Friday, March 7, 2014

Michael Pollan must be thrilled.

Perdue has launched its first consumer campaign for its anti-biotic free Harvestland line with the theme,  "Eat Like Your Ancestors."  I couldn't help but think of a line from Michael Pollan's "Unhappy Meals" article, which ran in The New York Times in 2007 --  "Don't eat anything that your great-great grandmother wouldn't recognize as food." (Pollan, 2007)

The campaign includes a microsite where consumers can find recipes from three time periods and six different regions and upload their own creations.  Digital and mobile ads to drive people to the site will run on sites including Walmart's All You magazine and magazine/brand sites owned by Hearst and Meredith corporations.  Print ads will run in All You and People magazine, and Out-of-Home will run in several select markets. (Lukovitz, 2014)

So what do you think?  Will this strategy sell more chicken?

Pollan, M. (2007, January 28)  Unhappy Meals.  New York Times. Magazine, p.38

Lukovitz, K. (2014, March 3)  Perdue's Harvestland in First Consumer Campaign.  Retrieved March 5, 2014, from


  1. I believe it will work. There is a trend that is slowly forming in the consumer world where people are more aware of where their food is coming from. Markets like Whole Foods are becoming popular because they have organic food on the shelves. With a large company such as Perdue, consumers are going to see the "anit-biotic free" written on the package and instantly become interested in the product. I personally like my meet to be freshly cut at the deli, not pre-sealed in containers. But this will open up Purdue's consumers to a more diverse meat selection.
    The microsite is also an interesting idea. I don't think it is marketed for people like me, a male college student, but I believe it will drive people to the website that want to share recipes and see how they can eat different. On paper it looks like a great idea, but we will have to wait and see if the strategically placed ads in magazines will help out.

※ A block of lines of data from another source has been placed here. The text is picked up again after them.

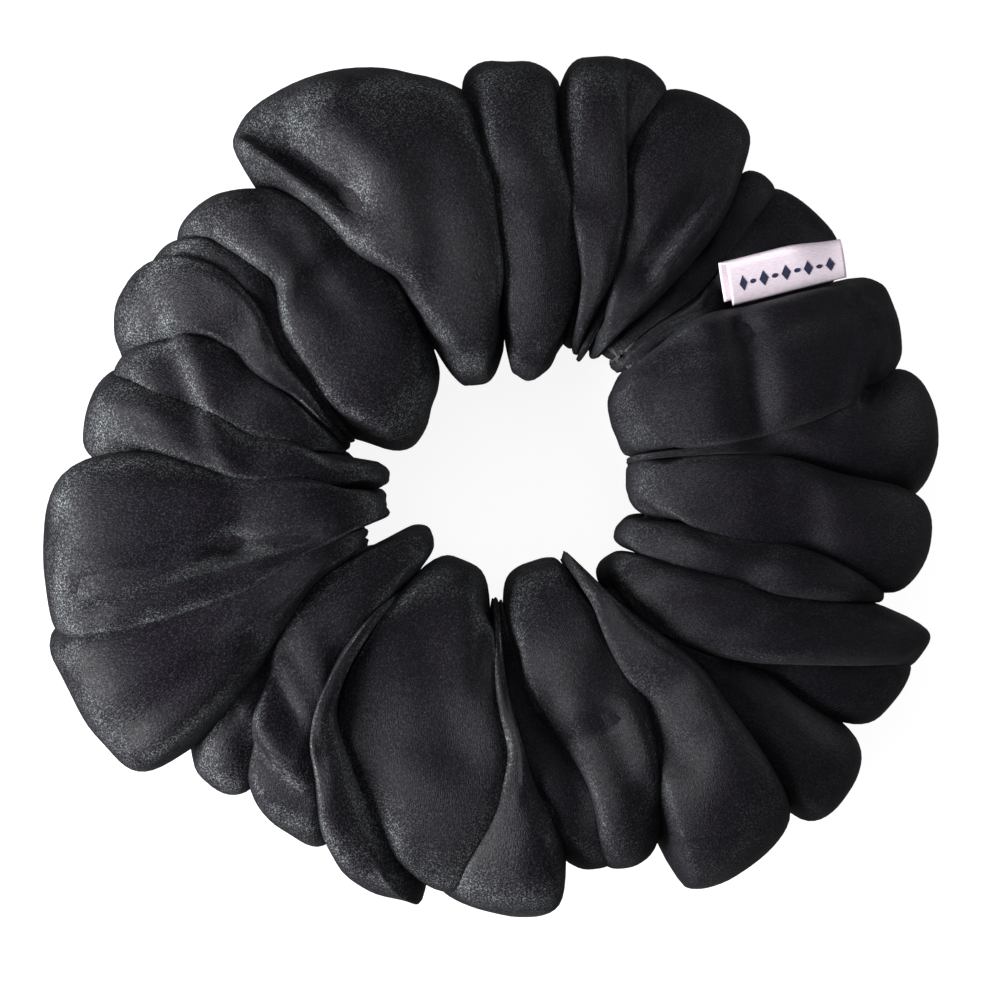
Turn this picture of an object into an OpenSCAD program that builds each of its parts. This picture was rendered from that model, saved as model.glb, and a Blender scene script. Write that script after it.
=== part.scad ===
// Gathered velvet scrunchie.
// A long velvet strip is sewn into a sleeve, ruched on a ring of braided elastic and closed
// by one crosswise seam, which also holds a folded ribbon label.
// Frame: origin at the middle of the throat, +Z up, +X through the closing seam. Millimetres.
// The ring is two bodies that meet at x = 0, so that it can be pulled open along X.

/* [Ring] */
// Diameter of the clear throat that the hair passes through
throat_d = 30; // [26:1:32]
// Height of the round wall around the throat
throat_h = 10; // [8:1:12]
// Diameter over the gathered lobes
outer_d = 120; // [114:1:126]
// Places round the ring where a lobe can stand; the one at the closing seam stays empty
lobe_places = 18; // [14:4:22]
// Diameter of a lobe's round ends, which sets the ring's height
lobe_d = 35; // [33:1:36]
// Thickness of one lobe along the ring
lobe_t = 13; // [11:1:13]
// How much the lobes are pressed flat where the ring lies on a surface
rest_flat = 1; // [0.5:0.5:1.5]
// Gap between the two halves of the ring
split_gap = 0.2; // [0.1:0.1:0.4]

/* [Gathered core] */
// Height of the gathered fabric between the lobes
core_d = 25; // [22:1:27]
// How far the core's inner edge stands back from the throat wall
core_inset = 3.5; // [3:0.5:5]
// How far the core's outer edge stands back from the lobes
core_outset = 6.5; // [5:0.5:9]

/* [Elastic] */
// Middle diameter of the relaxed elastic ring
elastic_ring_d = 46; // [44:1:48]
// Width of the elastic
elastic_w = 8; // [6:1:8]
// Thickness of the elastic
elastic_t = 1.2; // [0.8:0.1:1.4]
// Length of the overlap where the elastic's two ends are sewn together
elastic_overlap = 12; // [10:1:14]
// Free space round the elastic inside its channel
channel_gap = 0.3; // [0.2:0.1:0.5]

/* [Label] */
// Width of the ribbon, measured along the seam
label_w = 16; // [12:1:16]
// Height of the folded loop above the seam
label_h = 8; // [7:0.5:9]
// Thickness of one layer of ribbon
ribbon_t = 0.25; // [0.2:0.05:0.3]
// Radius of the fold, outside
fold_r = 0.6; // [0.5:0.1:0.7]
// Turn of the label's width from the radial direction
label_yaw = -23; // [-26:1:-18]
// Slope of the label above the horizontal
label_tilt = 40; // [36:1:46]
// Middle of the label's root line
label_root = [46.6, -3.6, 8.5];

/* [Stitching] */
// Diameter of the sewing thread
thread_d = 0.4; // [0.3:0.05:0.5]
// Length of one stitch
stitch_l = 2.2; // [1.8:0.1:2.6]
// Distance from one stitch to the next
stitch_pitch = 3; // [2.8:0.1:3.6]

/* [Hidden] */
$fn = 48;

throat_r = throat_d / 2;
lobe_r = lobe_d / 2;
lobe_inner_x = throat_r + 1 + lobe_r;
lobe_outer_x = outer_d / 2 - lobe_r;
rest_z = -(lobe_r - rest_flat);
core_r = core_d / 2;
core_inner_x = throat_r + core_inset + core_r;
core_outer_x = outer_d / 2 - core_outset - core_r;
elastic_r = elastic_ring_d / 2;
elastic_in = elastic_r - elastic_t / 2;
elastic_out = elastic_r + elastic_t / 2;
overlap_deg = elastic_overlap / elastic_r * 180 / PI;
// Degrees by which the outer end of the elastic runs over the step beside the overlap
step_deg = 4;
pocket_floor = label_root.z - 1;
// The hollow that the label stands in: its length, and its reach behind and before the root
pocket_l = label_w + 6;
pocket_back = 3.5;
pocket_front = label_h + 2;
// How far the label's stitches stand from its root line
stitch_offset = 1.6;
// Height and radius of one raised dot of the motif
print_t = 0.1;
print_r = 0.9;
// Far more than the ring's size, for cutting away one half of it
beyond = 200;
long_seam_r = (core_inner_x + core_outer_x) / 2;

// ---- shapes that several parts use ----

// Everything on the +X side of the split, or with side = -1 on the -X side
module half_space(side) {
    translate([side > 0 ? split_gap / 2 : -beyond - split_gap / 2, -beyond / 2, -beyond / 2])
        cube(beyond);
}

// A flat-sided disc with a fully round rim, standing in the XZ plane
module round_disc(r, t) {
    rotate([90, 0, 0])
        rotate_extrude()
            intersection() {
                union() {
                    translate([0, -t / 2])
                        square([r - t / 2, t]);
                    translate([r - t / 2, 0])
                        circle(t / 2);
                }
                translate([0, -t])
                    square([r, 2 * t]);
            }
}

// One gathered lobe: two discs side by side, from the throat to the outside
module lobe() {
    for (x = [lobe_inner_x, lobe_outer_x])
        translate([x, 0, 0])
            round_disc(lobe_r, lobe_t);
}

// Outline of the gathered core: a stadium with a short straight wall at the throat
module core_profile() {
    translate([core_inner_x, 0])
        circle(core_r);
    translate([core_outer_x, 0])
        circle(core_r);
    translate([core_inner_x, -core_r])
        square([core_outer_x - core_inner_x, core_d]);
    translate([throat_r, -throat_h / 2])
        square([core_inner_x - throat_r, throat_h]);
}

// A ring-shaped band between two radii, from one angle to another
module band(r_in, r_out, h, from, to) {
    rotate([0, 0, from])
        rotate_extrude(angle = to - from)
            translate([r_in, -h / 2])
                square([r_out - r_in, h]);
}

// The channel that the elastic lies in, wide enough for the doubled overlap
module elastic_channel() {
    rotate_extrude()
        translate([elastic_in - channel_gap, -elastic_w / 2 - channel_gap])
            square([2 * elastic_t + 2 * channel_gap, elastic_w + 2 * channel_gap]);
}

// A stitch: a thread of stitch_l with round ends, along X
module stitch() {
    run = stitch_l - thread_d;
    translate([-run / 2, 0, 0])
        rotate([0, 90, 0])
            cylinder(h = run, d = thread_d);
    for (x = [-run / 2, run / 2])
        translate([x, 0, 0])
            sphere(d = thread_d);
}

// Stitches round half of a circle about Z, on the +X side, or with side = -1 on the -X side
module stitch_arc(r, z, side) {
    count = floor((PI * r - stitch_l) / stitch_pitch);
    step = 180 / (count + 1);
    for (i = [0 : count])
        rotate([0, 0, (i + 0.5) * step + (side > 0 ? -90 : 90)])
            translate([r, 0, z])
                rotate([0, 0, 90])
                    stitch();
}

// Puts what follows in the label's own frame: X along its width, Y up its slope
module on_label() {
    translate(label_root)
        rotate([0, 0, label_yaw])
            rotate([label_tilt, 0, 0])
                children();
}

// The gathered sleeve on one side of the split
module velvet_half(side) {
    step = 360 / lobe_places;
    first = ceil(-side * lobe_places / 4);
    intersection() {
        difference() {
            union() {
                rotate_extrude()
                    core_profile();
                for (i = [first : first + lobe_places / 2 - 1])
                    if (i != 0)
                        rotate([0, 0, i * step])
                            lobe();
            }
            elastic_channel();
        }
        half_space(side);
        translate([-beyond / 2, -beyond / 2, rest_z])
            cube(beyond);
    }
}

// ---- parts ----

module velvet_cover_far_half() {
    color("#1f1d22")
        velvet_half(-1);
}

module velvet_cover_seam_half() {
    color("#26242a")
        difference() {
            velvet_half(1);
            translate([label_root.x, label_root.y, pocket_floor])
                rotate([0, 0, label_yaw])
                    translate([-pocket_l / 2, -pocket_back, 0])
                        cube([pocket_l, pocket_back + pocket_front, lobe_d]);
        }
}

module elastic_far_half() {
    color("#35353a")
        intersection() {
            band(elastic_in, elastic_out, elastic_w, 90, 270);
            half_space(-1);
        }
}

// The relaxed elastic overlaps itself at the closing seam: one end lies outside the other
module elastic_seam_half() {
    color("#3b3b41")
        intersection() {
            union() {
                band(elastic_in, elastic_out, elastic_w, -90, overlap_deg / 2);
                band(elastic_out, elastic_out + elastic_t, elastic_w,
                    -overlap_deg / 2, overlap_deg / 2 + step_deg);
                band(elastic_in, elastic_out, elastic_w, overlap_deg / 2, 90);
            }
            half_space(1);
        }
}

// Two short rows of thread through both layers of the elastic
module elastic_join_stitches() {
    depth = 2 * elastic_t;
    color("#111114")
        for (az = [-overlap_deg / 4, overlap_deg / 4])
            for (z = [-elastic_w / 3, 0, elastic_w / 3])
                rotate([0, 0, az])
                    translate([elastic_in, 0, z])
                        rotate([0, 90, 0])
                            cylinder(h = depth, d = thread_d);
}

module long_seam_stitches_far_half() {
    color("#111114")
        stitch_arc(long_seam_r, -core_r, -1);
}

module long_seam_stitches_seam_half() {
    color("#111114")
        stitch_arc(long_seam_r, -core_r, 1);
}

// A straight row beside the label's root
module closing_seam_stitches() {
    count = floor(label_w / stitch_pitch);
    color("#111114")
        translate([label_root.x, label_root.y, pocket_floor])
            rotate([0, 0, label_yaw])
                for (i = [0 : count - 1])
                    translate([(i - (count - 1) / 2) * stitch_pitch, -stitch_offset, 0])
                        stitch();
}

// The ribbon folded into a flat loop with its cut ends at the root
module label_ribbon() {
    flat = label_h - fold_r;
    color("#ead9e4")
        on_label()
            translate([-label_w / 2, 0, 0])
                rotate([90, 0, 90])
                    linear_extrude(label_w)
                        difference() {
                            union() {
                                translate([0, -fold_r])
                                    square([flat, 2 * fold_r]);
                                translate([flat, 0])
                                    circle(fold_r);
                            }
                            translate([ribbon_t, ribbon_t - fold_r])
                                square([flat - ribbon_t, 2 * (fold_r - ribbon_t)]);
                            translate([flat, 0])
                                circle(fold_r - ribbon_t);
                        }
}

// A plain row of printed dots on the label's upper face
module label_motif() {
    dots = 5;
    pitch = label_w / (dots + 1);
    color("#2b2b45")
        on_label()
            for (i = [0 : dots - 1])
                translate([(i - (dots - 1) / 2) * pitch, label_h / 2, fold_r])
                    cylinder(h = print_t, r = print_r);
}

velvet_cover_far_half();
velvet_cover_seam_half();
elastic_far_half();
elastic_seam_half();
elastic_join_stitches();
long_seam_stitches_far_half();
long_seam_stitches_seam_half();
closing_seam_stitches();
label_ribbon();
label_motif();
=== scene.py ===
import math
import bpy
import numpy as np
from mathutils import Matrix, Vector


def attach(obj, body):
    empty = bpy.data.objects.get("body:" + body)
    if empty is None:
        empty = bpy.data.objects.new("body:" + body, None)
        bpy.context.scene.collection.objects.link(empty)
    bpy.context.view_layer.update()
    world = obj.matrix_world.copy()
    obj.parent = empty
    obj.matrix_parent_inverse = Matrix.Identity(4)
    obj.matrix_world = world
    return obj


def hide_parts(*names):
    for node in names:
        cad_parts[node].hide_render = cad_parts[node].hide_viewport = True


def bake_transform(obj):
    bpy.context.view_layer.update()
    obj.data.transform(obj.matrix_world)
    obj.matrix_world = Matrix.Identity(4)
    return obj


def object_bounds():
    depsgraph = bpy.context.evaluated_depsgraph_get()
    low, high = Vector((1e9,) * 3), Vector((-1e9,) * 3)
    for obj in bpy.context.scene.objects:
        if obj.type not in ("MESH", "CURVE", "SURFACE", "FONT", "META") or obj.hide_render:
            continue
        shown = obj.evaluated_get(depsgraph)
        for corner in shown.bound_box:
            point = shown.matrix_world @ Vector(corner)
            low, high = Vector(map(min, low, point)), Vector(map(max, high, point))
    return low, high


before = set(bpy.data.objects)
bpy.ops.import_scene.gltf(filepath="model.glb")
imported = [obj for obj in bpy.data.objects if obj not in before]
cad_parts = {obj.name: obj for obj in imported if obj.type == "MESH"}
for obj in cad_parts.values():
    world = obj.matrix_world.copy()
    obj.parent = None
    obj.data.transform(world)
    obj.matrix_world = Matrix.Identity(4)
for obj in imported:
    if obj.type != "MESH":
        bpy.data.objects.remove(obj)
cad_low, cad_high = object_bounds()

# %% [markdown]
# # A gathered velvet scrunchie
# The real thing is a long velvet strip, sewn into a sleeve, pushed together on a ring of
# elastic until it stands in some thirty soft lobes, and closed by one crosswise seam that also
# holds a folded ribbon label. The CAD frame gives the ring's size, the elastic, the label's
# place and the joints; everything you see is made here around it.

MM = 0.001  # lengths are given in millimetres; this turns them into the frame's metres
print("cad box, mm:", [round((high - low) / MM, 1) for low, high in zip(cad_low, cad_high)])

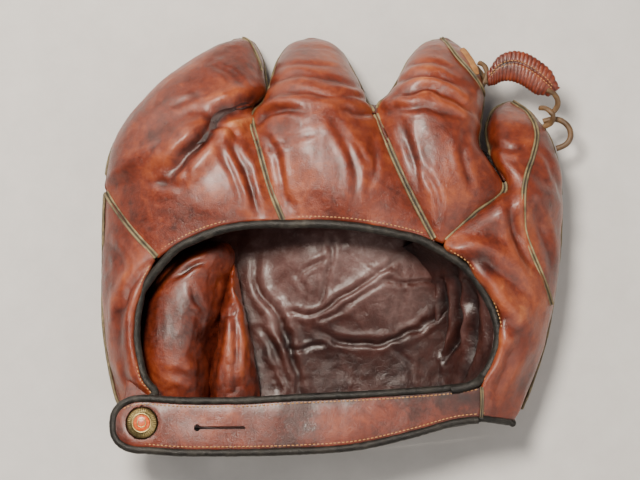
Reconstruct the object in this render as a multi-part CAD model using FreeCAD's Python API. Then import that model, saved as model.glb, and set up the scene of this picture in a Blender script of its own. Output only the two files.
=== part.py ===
"""Three-finger baseball fielder's glove, lying palm down with its back upwards.

Millimetres. +X runs from the outer finger to the thumb, +Y from the heel to the fingertips, +Z out of the back.
Every leather panel is a thin closed solid between an outer and an inner surface. A digit is a row of cross
sections: each section has a left and a right seam point, the height of the back's crown over the seam, and the
depth of the front under it. The three fingers and the thumb turn on flex lines at their roots.
"""

import FreeCAD
import Part
import math
import os

V = FreeCAD.Vector

# Driving dimensions
LEATHER = 2.2            # outer leather
LINING = 1.2             # lining leather
WELT_HALF = 0.65         # half the width of the strip sewn into a seam
SEAM_GAP = 0.95          # from a seam's middle to the edge of a panel
CORNER_GAP = 2.4         # the same for the thumb's panel, whose rows cross its seam at a slant
BINDING_RADIUS = 2.7     # rolled binding round the back opening
STRAP_BINDING_RADIUS = 2.3
LACE_RADIUS = 1.9
FINGER_PAD = 5.5         # felt in the front of a finger
BUTTON_RADIUS = 9.5
BUTTON_GAP = 0.5         # between the button and its hole
BUTTON_AT = (-121.0, -113.0)
STRAP_HINGE_X = 70.0
EXTEND_DEG = 8.5         # how far a digit's base face leans back, for bending it backwards
FLEX_GAP = 0.4           # between the hand and a digit at the flex line
SECTION = 2.4            # exponent of a digit's cross section: 2 is an ellipse, higher is fuller
DISH = 5.0               # the same for the flat-bottomed palm
CENTRE = (-3.3, 4.8)      # middle of the outline, which becomes the origin

# A section: left seam, right seam, crown, depth, bow (how far the middle of the row runs ahead of its ends)
OUTER = [
    ((-113, -11, 66), (-35, 11, 74), 6, 20, 7),
    ((-131, 9, 58), (-43, 31, 75), 12, 22, 3),
    ((-148, 33, 42), (-50, 56, 73), 20, 26, 0),
    ((-150, 45, 38), (-54, 79, 60), 27, 28, 0),
    ((-147, 64, 34), (-51, 92, 44), 32, 22, 0),
    ((-138, 83, 30), (-49, 103, 35), 32, 22, 0),
    ((-124, 102, 26), (-50, 115, 27), 30, 22, 0),
    ((-105, 120, 21), (-53, 126, 20), 25, 18, 0),
    ((-85, 134, 16), (-57, 136, 15), 17, 13, 0),
    ((-72, 142, 13), (-63, 142, 13), 2, 2, 1),
]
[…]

  2. I agree with Dylan. I think people have become more into the idea of healthy eating and knowing where their food comes from. Organic products have become increasingly popular amongst consumers. But, we have to see what happens for Perdue. In my opinion, it is a smart marketing strategy, which will definitely acquire the attention of many new consumers.

  3. I understand what Perdue is trying to do and from an advertising point of view its a good strategy to appeal to health conscious consumers. Anti-biotic free is a small step to healthy chicken. Why not go organic, GMO free feed, or steroid free?

  4. While I agree with their campaign and what they are doing, if I try to play devils advocate, it gets interesting. Whenever I hear ancestors, I either think early 1900s off the boat immigrants (when life expectancy was really low because there were no scientific advancements, like antibiotics...) or I think way back to cave men - which makes me think about eating raw meat. Neither of those things immediately make me want to eat Perdue.